▶ [Directive]: Copy each line exactly. Leave nothing out.

▶ [Provided material]:

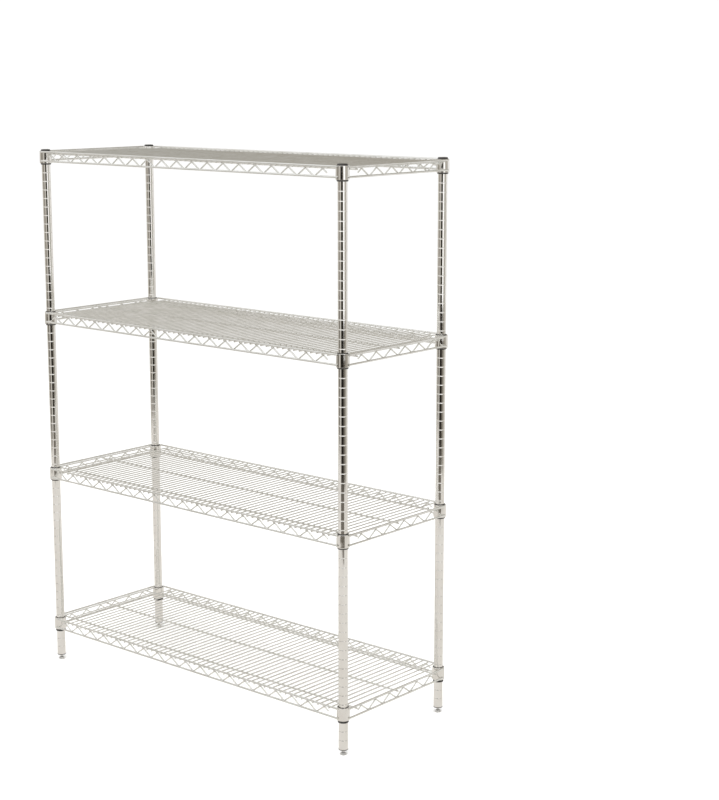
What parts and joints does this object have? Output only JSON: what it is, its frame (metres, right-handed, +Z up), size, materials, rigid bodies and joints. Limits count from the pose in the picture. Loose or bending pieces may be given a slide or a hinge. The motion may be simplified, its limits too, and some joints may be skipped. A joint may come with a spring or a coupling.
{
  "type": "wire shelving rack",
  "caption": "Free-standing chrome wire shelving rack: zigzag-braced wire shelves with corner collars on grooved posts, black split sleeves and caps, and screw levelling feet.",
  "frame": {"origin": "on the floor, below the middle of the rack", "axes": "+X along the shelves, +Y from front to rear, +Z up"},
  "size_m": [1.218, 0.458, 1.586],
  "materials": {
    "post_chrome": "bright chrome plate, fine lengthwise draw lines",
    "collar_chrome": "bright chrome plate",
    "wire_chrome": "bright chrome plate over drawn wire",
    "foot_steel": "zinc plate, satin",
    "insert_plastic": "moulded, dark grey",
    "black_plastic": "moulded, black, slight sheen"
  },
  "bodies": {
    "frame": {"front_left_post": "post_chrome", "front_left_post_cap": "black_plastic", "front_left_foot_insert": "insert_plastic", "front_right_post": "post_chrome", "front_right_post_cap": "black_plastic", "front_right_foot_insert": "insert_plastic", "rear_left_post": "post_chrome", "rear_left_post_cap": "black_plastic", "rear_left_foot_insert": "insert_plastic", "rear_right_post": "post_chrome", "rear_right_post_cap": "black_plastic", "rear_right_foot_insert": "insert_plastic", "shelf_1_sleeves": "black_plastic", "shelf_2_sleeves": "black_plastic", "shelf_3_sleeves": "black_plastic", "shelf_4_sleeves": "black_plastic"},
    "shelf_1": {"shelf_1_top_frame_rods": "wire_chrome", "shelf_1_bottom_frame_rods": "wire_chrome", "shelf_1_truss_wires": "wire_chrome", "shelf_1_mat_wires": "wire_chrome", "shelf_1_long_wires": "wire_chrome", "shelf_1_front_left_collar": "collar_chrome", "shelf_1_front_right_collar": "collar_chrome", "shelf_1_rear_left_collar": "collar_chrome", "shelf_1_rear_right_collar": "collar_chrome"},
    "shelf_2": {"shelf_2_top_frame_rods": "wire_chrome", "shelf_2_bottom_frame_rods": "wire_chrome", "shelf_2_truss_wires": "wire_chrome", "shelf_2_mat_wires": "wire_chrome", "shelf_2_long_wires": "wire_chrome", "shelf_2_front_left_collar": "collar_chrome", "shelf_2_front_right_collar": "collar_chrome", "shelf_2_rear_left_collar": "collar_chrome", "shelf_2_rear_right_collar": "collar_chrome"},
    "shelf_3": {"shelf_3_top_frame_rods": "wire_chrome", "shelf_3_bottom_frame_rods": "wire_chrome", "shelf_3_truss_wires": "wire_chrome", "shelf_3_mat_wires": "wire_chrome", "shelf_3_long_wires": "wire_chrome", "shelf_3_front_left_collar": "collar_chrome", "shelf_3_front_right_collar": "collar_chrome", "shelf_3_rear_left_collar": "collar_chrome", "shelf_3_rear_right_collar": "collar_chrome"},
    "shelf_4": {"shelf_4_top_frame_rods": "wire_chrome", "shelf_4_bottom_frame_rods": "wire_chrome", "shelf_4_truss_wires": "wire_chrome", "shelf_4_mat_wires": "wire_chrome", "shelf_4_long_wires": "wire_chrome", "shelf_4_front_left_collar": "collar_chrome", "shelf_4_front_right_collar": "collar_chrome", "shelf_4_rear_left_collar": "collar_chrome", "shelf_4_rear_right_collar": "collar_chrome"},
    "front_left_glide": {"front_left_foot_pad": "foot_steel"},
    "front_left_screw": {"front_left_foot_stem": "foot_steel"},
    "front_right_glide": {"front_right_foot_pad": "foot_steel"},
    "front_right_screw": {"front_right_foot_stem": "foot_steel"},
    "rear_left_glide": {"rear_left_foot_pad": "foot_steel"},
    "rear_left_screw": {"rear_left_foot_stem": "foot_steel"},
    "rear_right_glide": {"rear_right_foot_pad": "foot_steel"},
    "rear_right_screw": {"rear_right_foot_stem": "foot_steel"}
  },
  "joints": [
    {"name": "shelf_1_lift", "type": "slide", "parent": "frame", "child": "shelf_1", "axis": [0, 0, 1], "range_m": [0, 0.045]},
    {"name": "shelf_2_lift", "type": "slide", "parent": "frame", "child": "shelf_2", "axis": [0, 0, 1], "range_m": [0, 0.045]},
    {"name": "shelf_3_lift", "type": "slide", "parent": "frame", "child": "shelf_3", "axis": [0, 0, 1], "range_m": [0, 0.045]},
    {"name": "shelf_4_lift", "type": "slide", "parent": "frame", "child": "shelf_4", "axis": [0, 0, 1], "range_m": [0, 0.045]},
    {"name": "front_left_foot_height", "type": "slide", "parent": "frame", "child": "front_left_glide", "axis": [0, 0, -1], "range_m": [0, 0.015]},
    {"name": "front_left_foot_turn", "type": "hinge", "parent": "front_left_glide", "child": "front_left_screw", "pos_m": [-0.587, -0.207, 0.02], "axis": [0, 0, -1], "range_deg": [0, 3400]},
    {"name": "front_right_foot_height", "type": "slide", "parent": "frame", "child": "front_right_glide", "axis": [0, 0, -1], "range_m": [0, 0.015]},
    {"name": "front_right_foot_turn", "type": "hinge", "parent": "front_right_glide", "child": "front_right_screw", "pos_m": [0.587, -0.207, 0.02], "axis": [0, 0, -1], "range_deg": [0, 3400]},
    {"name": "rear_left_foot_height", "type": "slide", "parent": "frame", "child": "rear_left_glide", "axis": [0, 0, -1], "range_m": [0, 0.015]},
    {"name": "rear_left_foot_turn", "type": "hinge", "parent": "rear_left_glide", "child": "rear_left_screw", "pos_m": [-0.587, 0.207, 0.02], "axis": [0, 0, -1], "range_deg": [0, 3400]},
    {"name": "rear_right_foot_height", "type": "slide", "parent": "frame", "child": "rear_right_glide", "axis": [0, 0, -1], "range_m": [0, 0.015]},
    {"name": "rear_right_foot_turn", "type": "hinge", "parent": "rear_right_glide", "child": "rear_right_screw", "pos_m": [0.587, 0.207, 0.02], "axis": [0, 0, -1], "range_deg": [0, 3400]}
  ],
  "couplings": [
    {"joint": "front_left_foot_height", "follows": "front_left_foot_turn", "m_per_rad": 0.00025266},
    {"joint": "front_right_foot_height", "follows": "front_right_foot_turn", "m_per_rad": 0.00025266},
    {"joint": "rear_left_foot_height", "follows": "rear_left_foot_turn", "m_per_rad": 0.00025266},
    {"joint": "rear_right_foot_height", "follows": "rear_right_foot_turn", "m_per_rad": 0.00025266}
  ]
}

▶ [Answer to this task]:
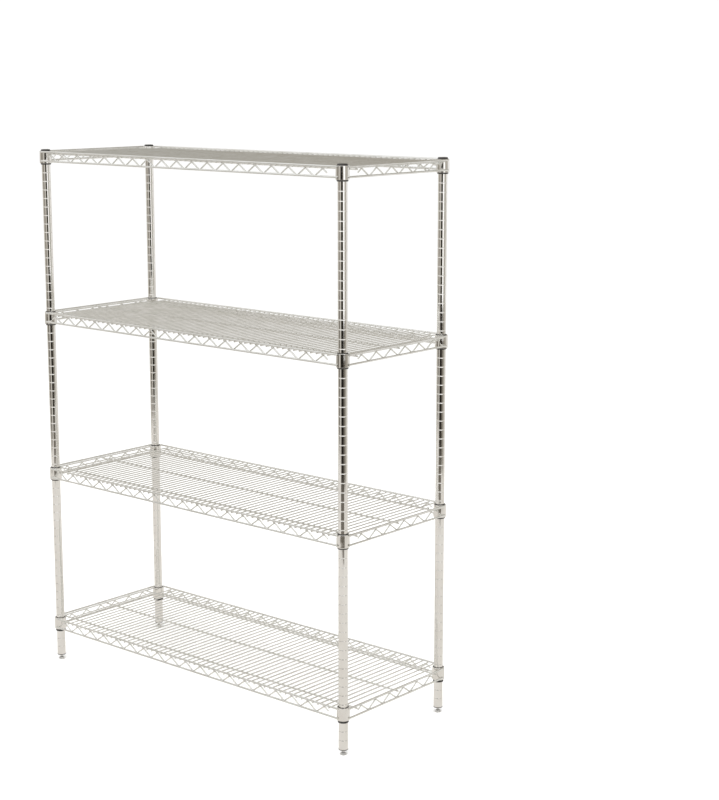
What parts and joints does this object have? Output only JSON: what it is, its frame (metres, right-handed, +Z up), size, materials, rigid bodies and joints. Limits count from the pose in the picture. Loose or bending pieces may be given a slide or a hinge. The motion may be simplified, its limits too, and some joints may be skipped. A joint may come with a spring or a coupling.
{
  "type": "wire shelving rack",
  "caption": "Free-standing chrome wire shelving rack: zigzag-braced wire shelves with corner collars on grooved posts, black split sleeves and caps, and screw levelling feet.",
  "frame": {"origin": "on the floor, below the middle of the rack", "axes": "+X along the shelves, +Y from front to rear, +Z up"},
  "size_m": [1.218, 0.458, 1.586],
  "materials": {
    "post_chrome": "bright chrome plate, fine lengthwise draw lines",
    "collar_chrome": "bright chrome plate",
    "wire_chrome": "bright chrome plate over drawn wire",
    "foot_steel": "zinc plate, satin",
    "insert_plastic": "moulded, dark grey",
    "black_plastic": "moulded, black, slight sheen"
  },
  "bodies": {
    "frame": {"front_left_post": "post_chrome", "front_left_post_cap": "black_plastic", "front_left_foot_insert": "insert_plastic", "front_right_post": "post_chrome", "front_right_post_cap": "black_plastic", "front_right_foot_insert": "insert_plastic", "rear_left_post": "post_chrome", "rear_left_post_cap": "black_plastic", "rear_left_foot_insert": "insert_plastic", "rear_right_post": "post_chrome", "rear_right_post_cap": "black_plastic", "rear_right_foot_insert": "insert_plastic", "shelf_1_sleeves": "black_plastic", "shelf_2_sleeves": "black_plastic", "shelf_3_sleeves": "black_plastic", "shelf_4_sleeves": "black_plastic"},
    "shelf_1": {"shelf_1_top_frame_rods": "wire_chrome", "shelf_1_bottom_frame_rods": "wire_chrome", "shelf_1_truss_wires": "wire_chrome", "shelf_1_mat_wires": "wire_chrome", "shelf_1_long_wires": "wire_chrome", "shelf_1_front_left_collar": "collar_chrome", "shelf_1_front_right_collar": "collar_chrome", "shelf_1_rear_left_collar": "collar_chrome", "shelf_1_rear_right_collar": "collar_chrome"},
    "shelf_2": {"shelf_2_top_frame_rods": "wire_chrome", "shelf_2_bottom_frame_rods": "wire_chrome", "shelf_2_truss_wires": "wire_chrome", "shelf_2_mat_wires": "wire_chrome", "shelf_2_long_wires": "wire_chrome", "shelf_2_front_left_collar": "collar_chrome", "shelf_2_front_right_collar": "collar_chrome", "shelf_2_rear_left_collar": "collar_chrome", "shelf_2_rear_right_collar": "collar_chrome"},
    "shelf_3": {"shelf_3_top_frame_rods": "wire_chrome", "shelf_3_bottom_frame_rods": "wire_chrome", "shelf_3_truss_wires": "wire_chrome", "shelf_3_mat_wires": "wire_chrome", "shelf_3_long_wires": "wire_chrome", "shelf_3_front_left_collar": "collar_chrome", "shelf_3_front_right_collar": "collar_chrome", "shelf_3_rear_left_collar": "collar_chrome", "shelf_3_rear_right_collar": "collar_chrome"},
    "shelf_4": {"shelf_4_top_frame_rods": "wire_chrome", "shelf_4_bottom_frame_rods": "wire_chrome", "shelf_4_truss_wires": "wire_chrome", "shelf_4_mat_wires": "wire_chrome", "shelf_4_long_wires": "wire_chrome", "shelf_4_front_left_collar": "collar_chrome", "shelf_4_front_right_collar": "collar_chrome", "shelf_4_rear_left_collar": "collar_chrome", "shelf_4_rear_right_collar": "collar_chrome"},
    "front_left_glide": {"front_left_foot_pad": "foot_steel"},
    "front_left_screw": {"front_left_foot_stem": "foot_steel"},
    "front_right_glide": {"front_right_foot_pad": "foot_steel"},
    "front_right_screw": {"front_right_foot_stem": "foot_steel"},
    "rear_left_glide": {"rear_left_foot_pad": "foot_steel"},
    "rear_left_screw": {"rear_left_foot_stem": "foot_steel"},
    "rear_right_glide": {"rear_right_foot_pad": "foot_steel"},
    "rear_right_screw": {"rear_right_foot_stem": "foot_steel"}
  },
  "joints": [
    {"name": "shelf_1_lift", "type": "slide", "parent": "frame", "child": "shelf_1", "axis": [0, 0, 1], "range_m": [0, 0.045]},
    {"name": "shelf_2_lift", "type": "slide", "parent": "frame", "child": "shelf_2", "axis": [0, 0, 1], "range_m": [0, 0.045]},
    {"name": "shelf_3_lift", "type": "slide", "parent": "frame", "child": "shelf_3", "axis": [0, 0, 1], "range_m": [0, 0.045]},
    {"name": "shelf_4_lift", "type": "slide", "parent": "frame", "child": "shelf_4", "axis": [0, 0, 1], "range_m": [0, 0.045]},
    {"name": "front_left_foot_height", "type": "slide", "parent": "frame", "child": "front_left_glide", "axis": [0, 0, -1], "range_m": [0, 0.015]},
    {"name": "front_left_foot_turn", "type": "hinge", "parent": "front_left_glide", "child": "front_left_screw", "pos_m": [-0.587, -0.207, 0.02], "axis": [0, 0, -1], "range_deg": [0, 3400]},
    {"name": "front_right_foot_height", "type": "slide", "parent": "frame", "child": "front_right_glide", "axis": [0, 0, -1], "range_m": [0, 0.015]},
    {"name": "front_right_foot_turn", "type": "hinge", "parent": "front_right_glide", "child": "front_right_screw", "pos_m": [0.587, -0.207, 0.02], "axis": [0, 0, -1], "range_deg": [0, 3400]},
    {"name": "rear_left_foot_height", "type": "slide", "parent": "frame", "child": "rear_left_glide", "axis": [0, 0, -1], "range_m": [0, 0.015]},
    {"name": "rear_left_foot_turn", "type": "hinge", "parent": "rear_left_glide", "child": "rear_left_screw", "pos_m": [-0.587, 0.207, 0.02], "axis": [0, 0, -1], "range_deg": [0, 3400]},
    {"name": "rear_right_foot_height", "type": "slide", "parent": "frame", "child": "rear_right_glide", "axis": [0, 0, -1], "range_m": [0, 0.015]},
    {"name": "rear_right_foot_turn", "type": "hinge", "parent": "rear_right_glide", "child": "rear_right_screw", "pos_m": [0.587, 0.207, 0.02], "axis": [0, 0, -1], "range_deg": [0, 3400]}
  ],
  "couplings": [
    {"joint": "front_left_foot_height", "follows": "front_left_foot_turn", "m_per_rad": 0.00025266},
    {"joint": "front_right_foot_height", "follows": "front_right_foot_turn", "m_per_rad": 0.00025266},
    {"joint": "rear_left_foot_height", "follows": "rear_left_foot_turn", "m_per_rad": 0.00025266},
    {"joint": "rear_right_foot_height", "follows": "rear_right_foot_turn", "m_per_rad": 0.00025266}
  ]
}